Announcing it just as the loss boundaries for a type A goes up to two million (which I agree with btw–a million is pretty low nowadays) seems like somebody was hoping the beancounters would let it retroactively slide to a Class B…
Would love to know how many Osprey in-flight emergencies end without hitting us taxpayers in the wallet.
I think your V-22 Conspirecy theories are a little over the top on this one.
1. Only thing damaged was the engine, the fact that they initally under-estimated the damage and repair cost is not abnormal. Remember, the reason it was a Class A mishap was the cost to repair the engine, no injuries, no property damage, no airframe damage. If, as they were overhauling the engine, they found more extensive damage than initially estimated, the cost would go up. I am not an expert on the V-22 logistics pipeline, but six months to get the engine to the contractor and the overhaul to be started sounds about right to me. Not seeing the conspirecy here.

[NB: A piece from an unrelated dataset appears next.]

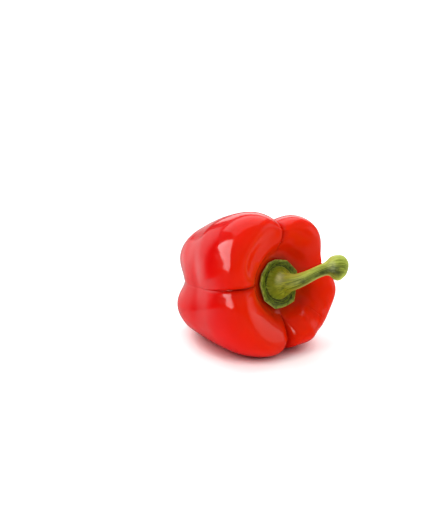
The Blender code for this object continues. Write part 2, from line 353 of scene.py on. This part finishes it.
def calyx_grid(columns, rows_per_knot):
    """Points of the calyx and stem, a ring for each row, from the underside's centre to the cut's rim."""
    line = np.array(CALYX_LINE + tuple(row + (0.0,) for row in STEM_LINE))
    places = calyx_places(rows_per_knot)
    distance, radius = (spline_points(line[:, k : k + 1], places, odd=False) for k in (0, 1))
    cornered = np.interp(places, np.arange(len(line)), line[:, 2])[:, None]
    ribbed = fade(distance, RIBS_FADE_IN) * (1.0 - fade(distance, RIBS_FADE_OUT))
    angles = np.arange(columns) * 2.0 * math.pi / columns
    ribs = RIB_HEIGHT * ribbed * np.cos(STEM_RIBS * angles)
    radius = radius * (1.0 + cornered * (rim_shape(angles) - 1.0) + ribs)
    radius[0] = 0.0
    centres, rights, ups = stem_frames(np.clip(distance[:, 0], 0.0, None))
    across = np.cos(angles)[:, None] * rights[:, None] + np.sin(angles)[:, None] * ups[:, None]
    points = centres[:, None] + radius[..., None] * across
    base = np.array([CALYX_BASE, 0.0, -CALYX_DROP])
    return points + base, centres[-1] + base, np.cross(rights[-1], ups[-1])


def laid_down(points):
    """The points with the fruit's axis tipped up towards the stem end."""
    along, right, up = points[..., 0], points[..., 1], points[..., 2]
    c, s = math.cos(AXIS_TILT), math.sin(AXIS_TILT)
    return np.stack([along * c - up * s, right, along * s + up * c], -1)


def cad_placement():
    """How far the CAD source moves the fruit's own frame: its grids give the ground and the middle."""
    fruit = laid_down(fruit_grid(CAD_COLUMNS_PER_LOBE, CAD_FRUIT_ROWS)[0])
    calyx = laid_down(calyx_grid(CAD_STEM_COLUMNS, CAD_ROWS_PER_KNOT)[0])
    ground = fruit[..., 2].min() + REST_FLAT_DEPTH
    both = np.concatenate([fruit.reshape(-1, 3), calyx.reshape(-1, 3)])
    middle = (both.min(0) + both.max(0)) / 2.0
    return np.array([-middle[0], -middle[1], -ground])


def grid_normals(grid):
    """Unit directions square to a closed grid of rings, facing out."""
    round_it = np.roll(grid, -1, 1) - np.roll(grid, 1, 1)
    along_it = np.gradient(grid, axis=0)
    normals = np.cross(round_it, along_it)
    length = np.linalg.norm(normals, axis=-1, keepdims=True)
    return normals / np.maximum(length, TINY_LENGTH)


def closed_mesh(name, grid, masks):
    """A closed mesh over rings of points, whose first and last ring are single points, with its masks."""
    def in_order(values):
        return np.concatenate([values[0, :1], values[-1, :1], values[1:-1].reshape(-1, *values.shape[2:])])

    rows, columns = grid.shape[0] - 2, grid.shape[1]
    index = 2 + np.arange(rows * columns).reshape(rows, columns)
    following = np.roll(index, -1, 1)
    faces = np.stack([index[:-1], following[:-1], following[1:], index[1:]], -1).reshape(-1, 4).tolist()
    faces += [(0, b, a) for a, b in zip(index[0].tolist(), following[0].tolist())]
    faces += [(1, a, b) for a, b in zip(index[-1].tolist(), following[-1].tolist())]
    mesh = bpy.data.meshes.new(name)
    mesh.from_pydata(in_order(grid).tolist(), [], faces)
    for mask, values in masks.items():
        kind = "FLOAT" if values.ndim == 2 else "FLOAT_VECTOR"
        field = "value" if values.ndim == 2 else "vector"
        layer = mesh.attributes.new(mask, kind, "POINT")
        layer.data.foreach_set(field, in_order(values).astype(np.float32).ravel())
    mesh.shade_smooth()
    return mesh


def add_node(tree, kind, sockets, **settings):
    """A shader node with these settings. A value that is a socket is linked, and any other is set."""
    node = tree.nodes.new("ShaderNode" + kind)
    for name, value in settings.items():
        setattr(node, name, value)
    for name, value in sockets.items():
        if isinstance(value, bpy.types.NodeSocket):
            tree.links.new(value, node.inputs[name])
        else:
            node.inputs[name].default_value = value
    return node


def object_place(tree):
    return add_node(tree, "TexCoord", {}).outputs["Object"]


def mask(tree, name, output="Fac"):
    return add_node(tree, "Attribute", {}, attribute_name=name).outputs[output]


def noise(tree, place, scale, detail=2.0, roughness=0.5):
    sockets = {"Vector": place, "Scale": scale, "Detail": detail, "Roughness": roughness}
    return add_node(tree, "TexNoise", sockets).outputs["Fac"]


def spread(tree, value, low, high, bottom=0.0, top=1.0):
    """The value's stretch from low to high, spread from bottom to top."""
    sockets = {"Value": value, "From Min": low, "From Max": high, "To Min": bottom, "To Max": top}
    return add_node(tree, "MapRange", sockets, interpolation_type="SMOOTHSTEP").outputs["Result"]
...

2. In the world of Aviation, do you really think an engine failure in March could lead to a planned and activated fix less than 3 months later? Change to NATOPS sure, but hardware? Developed, fabricated, and tested in under three months? Besides, there have been several engine failures and emergency landings previously that would have led them to the same conclusion, even if they were not class A mishaps.
Connecting the dots is fine, but in this case I think you are connecting them in the wrong order.